* _EXERCISE PROMPT_
Locate, in the data below, the line that contains "-1, shank, side)" and the line that contains "points = [vertex.co"; reproduce exactly those two lines and every line between them, nothing more.

━━ MATERIAL ━━

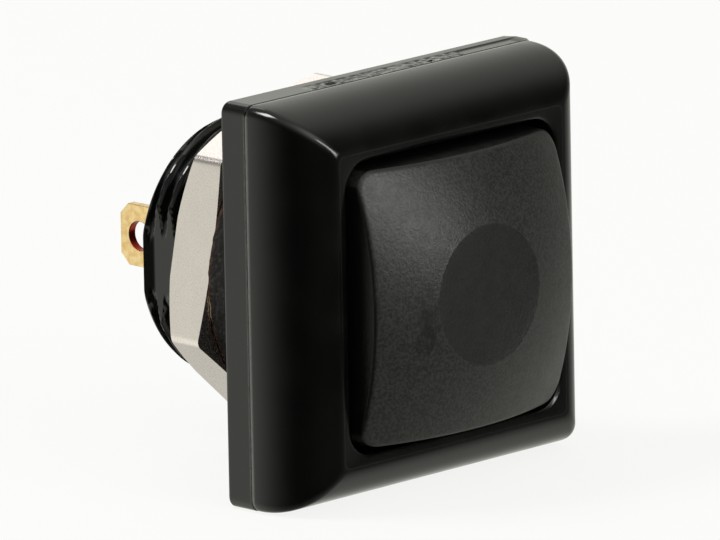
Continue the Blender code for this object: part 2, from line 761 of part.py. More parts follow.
def stem_hole(name, low, high, axis, cutters):
    """A square hole that slides on the plunger's stem."""
    half = STEM_WIDTH / 2 + SEAT_GAP
    bm = box((-half, -half, low - OVERCUT), (half, half, high + OVERCUT))
    return place(name, mesh_from(bm, name), axis, cutters)


def make_clip(axis, parts, cutters, finish):
    """The push-on washer that keeps the bridge on the stem."""
    bm = bmesh.new()
    cylinder(bm, CLIP_DIAMETER / 2, CLIP_BOTTOM, CLIP_TOP, steps=SMALL_STEPS)
    clip = place("bridge_clip", mesh_from(bm, "bridge_clip"), axis, parts, finish)
    cut(clip, stem_hole("clip_stem_hole", CLIP_BOTTOM, CLIP_TOP, axis, cutters))


def make_spring(name, radius, wire, turns, low, high, axis, parts, finish):
    """A coil of round wire with a closed turn at each end, between two seats."""
    curve = bpy.data.curves.new(name, "CURVE")
    curve.dimensions = "3D"
    curve.bevel_depth = wire / 2
    curve.bevel_resolution = 2
    curve.use_fill_caps = True
    curve.materials.append(finish)
    spline = curve.splines.new("POLY")
    count = round(turns * COIL_STEPS)
    spline.points.add(count)
    closed_rise = wire + COIL_GAP
    bottom = low + wire / 2
    top = high - wire / 2
    open_pitch = (top - bottom - 2 * closed_rise) / (turns - 2)
    for index, point in enumerate(spline.points):
        turn = turns * index / count
        open_turns = min(max(turn - 1, 0), turns - 2)
        closed_turns = turn - open_turns
        height = bottom + closed_turns * closed_rise + open_turns * open_pitch
        angle = math.tau * turn
        point.co = (radius * math.cos(angle), radius * math.sin(angle), height, 1)
    made = bpy.data.objects.new(name, curve)
    made.parent = axis
    parts.objects.link(made)


def main():
    clear_scene()
    parts = collection("momentary_pushbutton_switch")
    cutters = collection("cutters")
    front_axis = empty("switch_axis", None, parts)
    front_axis.rotation_euler.x = math.pi / 2
    press_axis = empty("press_axis", front_axis, parts)

    housing_plastic = material("black_polyamide", (0.012, 0.012, 0.012), 0.28)
    cap_plastic = material("black_matt_polyamide", (0.02, 0.021, 0.022), 0.6)
    inner_plastic = material("black_inner_polyamide", (0.02, 0.02, 0.02), 0.5)
    foam = material("black_sponge_rubber", (0.018, 0.017, 0.016), 0.95)
    seal_rubber = material("black_nitrile_rubber", (0.02, 0.02, 0.02), 0.8)
    resin = material("black_epoxy", (0.015, 0.015, 0.015), 0.35)
    nickel = material("nickel_plated_brass", (0.75, 0.71, 0.66), 0.3, 1.0)
    gold = material("gold_plated_brass", (0.83, 0.62, 0.28), 0.3, 1.0)
    silver = material("silver_alloy", (0.86, 0.85, 0.82), 0.25, 1.0)
    copper = material("silvered_copper", (0.8, 0.72, 0.62), 0.3, 1.0)
    steel = material("spring_steel", (0.55, 0.55, 0.55), 0.3, 1.0)

    make_housing(front_axis, parts, cutters, housing_plastic)
    make_frame(front_axis, parts, cutters, housing_plastic)
    make_cap(press_axis, parts, cutters, cap_plastic)
    make_plunger(press_axis, parts, cutters, inner_plastic)
    make_plunger_seal(press_axis, parts, seal_rubber)
    make_gasket(front_axis, parts, foam)
    make_nut(front_axis, parts, cutters, nickel)
    make_base(front_axis, parts, cutters, inner_plastic)
    make_potting(front_axis, parts, cutters, resin)
    make_bridge(press_axis, parts, cutters, copper)
    make_clip(press_axis, parts, cutters, steel)
    for label, side in (("left", -1), ("right", 1)):
        make_terminal(f"{label}_terminal", side, front_axis, parts, gold)
        fixed = (f"{label}_fixed_contact", FIXED_CONTACT_SEAT, 1, 0, side)
        crowned_contact(*fixed, front_axis, parts, silver)
        shank = SEAT_GAP + BRIDGE_THICKNESS
        moving = (f"{label}_moving_contact", MOVING_CONTACT_SEAT, -1, shank, side)
        crowned_contact(*moving, press_axis, parts, silver)
    top = COLLAR_BOTTOM - SEAT_GAP
    coil = (RETURN_RADIUS, RETURN_WIRE, RETURN_TURNS)
    make_spring("return_spring", *coil, BASE_TOP + SEAT_GAP, top, front_axis, parts, steel)
    coil = (CONTACT_SPRING_RADIUS, CONTACT_WIRE, CONTACT_TURNS)
    make_spring("contact_spring", *coil, BRIDGE_TOP + SEAT_GAP, top, press_axis, parts, steel)


main()
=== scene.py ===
"""Looks of the momentary pushbutton switch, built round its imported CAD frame.

Pieces are drawn with Z along the switch's axis, out of its front, and turned to the
frame's axes at the end, so the front faces -Y. All sizes are in metres.
"""

import math
from functools import partial

import bmesh
import bpy
from bpy.props import FloatProperty, FloatVectorProperty, IntProperty, PointerProperty
from bpy.types import Operator, PropertyGroup
from mathutils import Matrix, Vector, noise


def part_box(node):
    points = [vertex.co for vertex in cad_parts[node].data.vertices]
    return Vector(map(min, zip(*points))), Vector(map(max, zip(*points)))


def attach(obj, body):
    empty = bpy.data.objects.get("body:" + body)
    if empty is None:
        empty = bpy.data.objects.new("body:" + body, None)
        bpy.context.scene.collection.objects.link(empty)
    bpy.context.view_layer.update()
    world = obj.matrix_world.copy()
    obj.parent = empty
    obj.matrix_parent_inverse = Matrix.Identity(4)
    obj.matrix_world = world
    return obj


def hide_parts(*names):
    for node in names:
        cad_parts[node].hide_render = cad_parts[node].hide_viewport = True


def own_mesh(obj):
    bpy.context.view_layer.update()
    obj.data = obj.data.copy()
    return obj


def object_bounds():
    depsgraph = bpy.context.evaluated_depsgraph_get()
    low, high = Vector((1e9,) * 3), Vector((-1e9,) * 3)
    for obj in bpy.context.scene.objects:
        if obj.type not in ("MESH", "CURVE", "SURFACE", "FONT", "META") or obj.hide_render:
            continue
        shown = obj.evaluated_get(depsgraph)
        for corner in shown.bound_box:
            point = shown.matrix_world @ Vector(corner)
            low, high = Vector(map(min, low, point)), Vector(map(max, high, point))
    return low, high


bl_info = {
    "name": "Momentary pushbutton switch",
    "version": (1, 0, 0),
    "blender": (4, 5, 0),
    "location": "3D View > Sidebar > Pushbutton",
    "description": "Builds the visible pieces, finishes and studio of a square pushbutton switch",
    "category": "Object",
}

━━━

* _OUTPUT OF THE EXERCISE_
        moving = (f"{label}_moving_contact", MOVING_CONTACT_SEAT, -1, shank, side)
        crowned_contact(*moving, press_axis, parts, silver)
    top = COLLAR_BOTTOM - SEAT_GAP
    coil = (RETURN_RADIUS, RETURN_WIRE, RETURN_TURNS)
    make_spring("return_spring", *coil, BASE_TOP + SEAT_GAP, top, front_axis, parts, steel)
    coil = (CONTACT_SPRING_RADIUS, CONTACT_WIRE, CONTACT_TURNS)
    make_spring("contact_spring", *coil, BRIDGE_TOP + SEAT_GAP, top, press_axis, parts, steel)


main()
=== scene.py ===
"""Looks of the momentary pushbutton switch, built round its imported CAD frame.

Pieces are drawn with Z along the switch's axis, out of its front, and turned to the
frame's axes at the end, so the front faces -Y. All sizes are in metres.
"""

import math
from functools import partial

import bmesh
import bpy
from bpy.props import FloatProperty, FloatVectorProperty, IntProperty, PointerProperty
from bpy.types import Operator, PropertyGroup
from mathutils import Matrix, Vector, noise


def part_box(node):
    points = [vertex.co for vertex in cad_parts[node].data.vertices]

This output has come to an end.